Getting Your Z's The Dental Way: Dental Appliances For Sleep Apnea
Most people who have sleep apnea are prescribed a breathing machine to which a long hose is attached. The patients have to wear all manner of bizarre masks at night that are not comfortable, even though they are helpful. If you want something other than a sleep mask you constantly have to readjust every time you roll over at night, try the sleep apnea appliance prescribed by dentists. Read on to learn more:
At the Heart, er, Throat, of Sleep Apnea
The problem with sleep apnea is that as your body relaxes, all muscles relax, including those in your neck and throat. One of the very causes of sleep apnea is the completely relaxed muscles in this area. They relax into the esophagus and cut off your airway. You stop breathing for seconds to minutes at a time until your brain freaks out and wakes your body up to breathe.

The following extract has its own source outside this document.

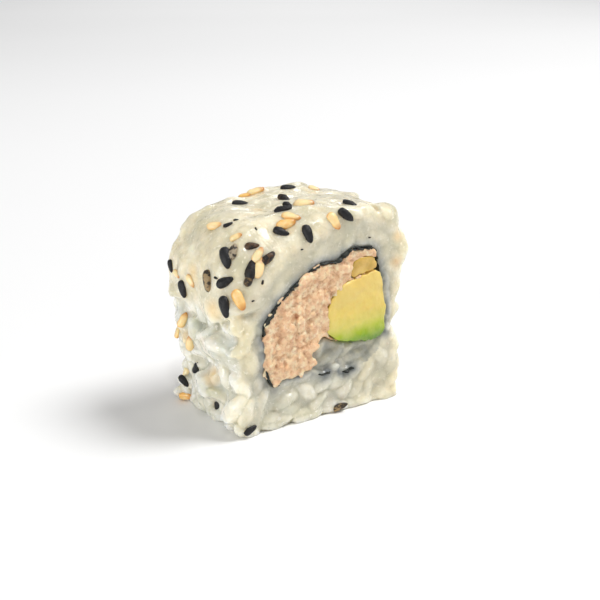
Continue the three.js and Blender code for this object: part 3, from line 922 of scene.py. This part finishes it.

Air machines force open your airway. Then they force air down your throat to your lungs so that you do not wake up. You continue to sleep while the machine works to breathe for you, kind of like a ventilator in the hospital. Skip that and try the dental device.
The Dental Appliance
A dental appliance for sleep apnea takes an entirely different approach. Another cause of sleep apnea is your lower jaw sliding backward while you sleep and blocking off your airway. This is similar to what happens when you are found unconscious and not breathing, and someone starts artificial resuscitation on you to get you to breathe again. The first thing that person does is lift your chin. Why? Because lifting your chin opens your airway so that rescue breaths can get through.
The dental appliance applies this very principle. It is similar to a mouth guard, except that it forces your chin forward at night. As long as you wear it all night while you sleep, your airway remains open and you can breathe quite well. It is ideal for patients who cannot use a sleep apnea machine for any number of reasons.
The only drawback is that patients with bruxism may not be able to use the dental device for sleep apnea. Patients who grind their teeth while they sleep would be at risk of breaking their front teeth because the device pulls the lower jaw ahead of the upper jaw. Grinding would force the upper teeth against the backs of the lower teeth and the device, and possibly crack or damage the teeth.